Davies explained he was enjoying life in Kuantan and the small-business orientated town reminds him of his time back in Australia.

“I left Australia because I’m impatient in nature … and it is definitely not in the nature of a footballer not to play. I wanted playing time and I knew I wasn’t going to get much by staying in Australia,” he said.

“The opportunity to play international football for the country my mother was born in was too good to refuse. There are not many A-League regulars in the Socceroos. I wasn’t even a regular in the A-League!

“The opportunity to play at a higher level was tempting. In terms of development, I could get 30-40 top flight games here and some action on the international scene. In Australia, I would probably get only 10 games a season and play youth football.

“I’ll be lying if I say I didn’t have ambitions to play away from the MSL. I want to try myself in Europe, Japan or even Australia again. My route is less conventional but I hope getting international caps under my belt will garner attention.”

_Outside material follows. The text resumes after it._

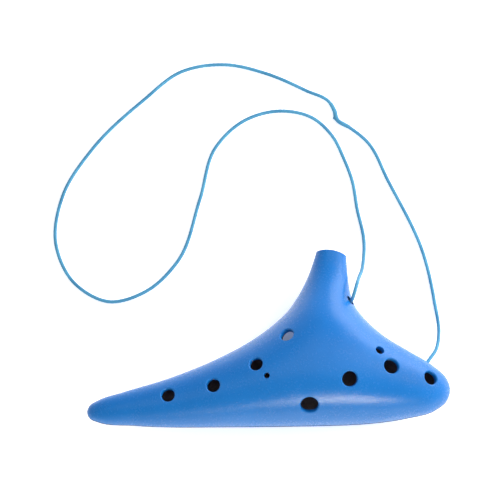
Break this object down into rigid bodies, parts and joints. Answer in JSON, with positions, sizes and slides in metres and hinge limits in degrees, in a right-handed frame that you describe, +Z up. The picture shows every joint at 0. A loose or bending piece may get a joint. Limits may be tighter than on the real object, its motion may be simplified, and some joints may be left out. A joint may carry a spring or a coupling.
{
  "type": "ocarina",
  "caption": "Transverse ocarina with a long tapered tail, a side mouthpiece, finger and thumb holes and a thin neck cord, moulded in blue plastic.",
  "frame": {"origin": "on the plane the belly rests on, under the middle of the body's length and width, cord left out", "axes": "+X from the tail to the blunt end, +Y towards the mouthpiece, +Z up through the finger holes"},
  "size_m": [0.1981, 0.1931, 0.0445],
  "materials": {
    "shell_plastic": "fine spark-eroded grain, satin",
    "block_plastic": "plain moulded, satin",
    "cord_braid": "thin round braid"
  },
  "bodies": {
    "root": {"upper_shell": "shell_plastic", "lower_shell": "shell_plastic", "windway_block": "block_plastic", "neck_side_cord": "cord_braid", "cord_splice": "cord_braid", "end_side_cord": "cord_braid", "neck_knot": "cord_braid", "end_knot": "cord_braid"}
  },
  "joints": []
}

Davies has integrated well in Pahang. Photo: FA Pahang

Speaking of a not so conventional route, Davies gave his thoughts on naturalising foreign players – a topic in hot debate of late.  Davies is technically a naturalised player, but he was quick to point out his mother’s connections made him as Malaysian as Brendan Gan and Junior Eldstal.

The Malaysians were contemplating a similar move taken by neighbours Singapore, which saw them dominate the region in 2000s. Such strategies are not foreign in world football. A prime example is Diego Costa, who turned his back on Brazil to play for Spain.

Some believe it is time Malaysia naturalises the foreign talent playing in the MSL as it would instantly boost the national team. Even Asian powerhouse Japan had Brazil-born Alessandro Santos and Wagner Lopez in the past.

“There should definitely have a clear to link to Malaysia. I don’t agree if someone changes their nationality to play football but doesn’t have a bloodline tracing back to that country,” Davies said.

“It’s good to add variety with people like us. Junior, Brendan and myself may not be the most technically gifted players around but while we lack at that, we make-up in other areas such as values, discipline, hard work and professionalism.

“Being brought up in a different culture certain helps.”

Davies explained there could be an over reliance on foreign players, like how most teams in the MSL are. Take away the likes of Dickson Nwakaeme, Matias Conti, Luciano Figueroa, Gustavo Lopez and Issey Nakajima-Farran and MSL teams would struggle to cope.

That is something which makes Davies fear for Malaysian football.

“There is a big reliance on foreign players. Australia allows a team to have five imports but there is little focus on them. They are like just another player in the team,” he said.

“There is no denying their build and stature add value to the MSL but we cannot be too dependent on these players. Pahang for instance, the four imports – Nwakaeme, Conti, Zesh Rehman and Damion Stewart – played most of the games unless through injury or suspension.  Fortunately, we have team-orientated players … not all of the rest are.”

Davies during his Perth Glory days. Photo Getty Images

Some Matthew Davies trivia:

  • Started as a right-winger before dropping back to full-back at the age of 15
  • Tim Cahill is the reason why he supports Everton
  • As a kid, Davies always had Frank Lampard and No. 8 on his back. Today, he adores Everton’s Leighton Baines
  • He is eager to visit the house his mom grew up in Kota Kinabalu, Sabah
  • Currently studying Finance and Business Law online with an Australian university
  • Pahang right-winger D Saarvindran is his best buddy in Malaysia.